Every actor likes to "make an entrance," an important part of building a character's relationship with the audience. Even if a character is written as already on stage when the lights come up, the actor will often make an entrance out of it by how she first impresses an audience with her appearance and behavior. As writers we can give our heroes an entrance by thinking about how the audience first experiences them. What are they doing, saying, feeling? What is their context when we first see them? Are they at peace or in turmoil? Are they at full emotional power or are they holding back for a burst of expression later?

Most important is: What is the character doing at the moment of entrance? The character's first action is a wonderful opportunity to speak volumes about his attitude, emotional state, background, strengths, and problems. The first action should be a model of the hero's characteristic attitude and the future problems or solutions that will result. The first behavior we see should be characteristic. It should define and reveal character, unless your intent is to mislead the audience and conceal the character's true nature.

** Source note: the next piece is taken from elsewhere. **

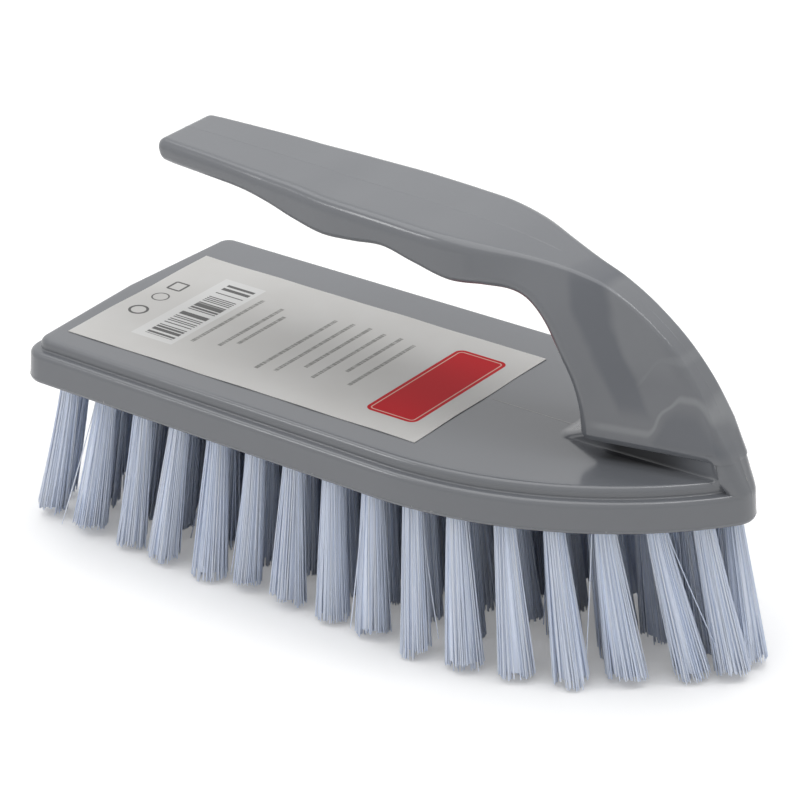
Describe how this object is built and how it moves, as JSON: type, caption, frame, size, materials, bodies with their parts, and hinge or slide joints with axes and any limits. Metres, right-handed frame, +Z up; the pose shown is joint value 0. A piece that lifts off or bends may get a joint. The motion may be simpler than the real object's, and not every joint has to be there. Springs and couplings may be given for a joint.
{
  "type": "hand brush",
  "caption": "Iron-shaped scrubbing brush: pointed grey block, finger-grooved handle rising from the nose, and fanned bristle tufts below.",
  "frame": {"origin": "middle of the brush's box in X and Y, on the plane that the bristle tips stand on", "axes": "+X from the blunt rear to the nose, +Y across the block, +Z up through the handle"},
  "size_m": [0.155, 0.0674, 0.0775],
  "materials": {
    "moulding": "satin-gloss polypropylene with faint sink marks",
    "label": "coated paper with a satin face",
    "bristle": "translucent drawn filament"
  },
  "bodies": {
    "root": {"body": "moulding", "label": "label", "tuft_row_01": "bristle", "tuft_row_02": "bristle", "tuft_row_03": "bristle", "tuft_row_04": "bristle", "tuft_row_05": "bristle", "tuft_row_06": "bristle", "tuft_row_07": "bristle", "tuft_row_08": "bristle", "tuft_row_09": "bristle", "tuft_row_10": "bristle", "tuft_row_11": "bristle", "tuft_row_12": "bristle", "tuft_row_13": "bristle", "tuft_row_14": "bristle", "tuft_row_15": "bristle", "tuft_row_16": "bristle"}
  },
  "joints": []
}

Tom Sawyer makes a vivid entrance into our imaginations because Samuel Clemens has painted such a character-revealing first look at his Missouri boy hero. The first time we see Tom he is performing a characteristic action, turning the rotten job of whitewashing the fence into a wonderful mind game. Tom is a con artist, but the con is thoroughly enjoyed by his victims. Tom's character is revealed through all his actions, but most clearly and definitively in his entrance, which defines his attitude toward life.

Actors stepping onto a stage and writers introducing a character are also trying to entrance the audience, or produce in them a trance-like state of identification and recognition. One of the magic powers of writing is its ability to lure each member of the audience into projecting a part of their ego into the character on the page, screen, or stage.